HB 1536

86(R) - 2019
House Human Services
House Human Services

Vote Recommendation

  • Neutral
  • Neutral
  • Neutral
  • Negative
  • Negative


Rick Miller
Briscoe Cain
Sarah Davis
Jarvis Johnson
Mayes Middleton
Tan Parker
Mary Ann Perez
Richard Raymond
Phil Stephenson
Steve Toth
James White
John Zerwas

Bill Caption

Relating to trauma-informed care for children in the conservatorship of the Department of Family and Protective Services, trauma-informed care training for certain department employees, and the establishment of the Trauma-Informed Care Task Force.

Fiscal Notes

According to the Legislative Budget Board, there would be a negative impact of ($8,458,358) through the biennium ending August 31, 2021.

Bill Analysis

HB 1536 would make numerous updates to Family Code. The bill would require foster parents, adoptive parents, and kinship caregivers to receive training in trauma-informed care. The bill specifies what must be included in the training and provides an exemption for caregivers who can demonstrate that they have received training elsewhere that meets the requirements. The bill would also require trauma-informed training for DFPS employees who regularly interact with or make decisions on behalf of a child in the department's conservatorship. 
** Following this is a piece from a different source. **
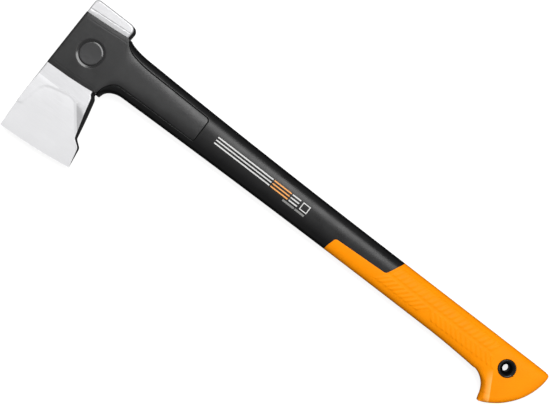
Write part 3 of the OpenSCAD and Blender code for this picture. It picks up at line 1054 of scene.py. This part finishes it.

The bill would  would create the Trauma-Informed Care Task Force which would assist in implementing the transition to a trauma-informed system of care for children in the department’s conservatorship and leveraging outside resources and coordinating state resources toward implementing a trauma-informed care system.

Vote Recommendation Notes

Texas Action opposes HB 1536 because it violates the principle of limited government and individual liberty by adding substantial new required training for caregivers. This will likely result in fewer people being able to step in and become foster or adoptive parents or kinship caregivers. 

Furthermore the bill significantly expands the size and cost of government in order to move the child-welfare system to a more trauma-informed system. Without commenting on the merits of this public policy, making these changes should be done in a way that is not so burdensome to Texas Taxpayers.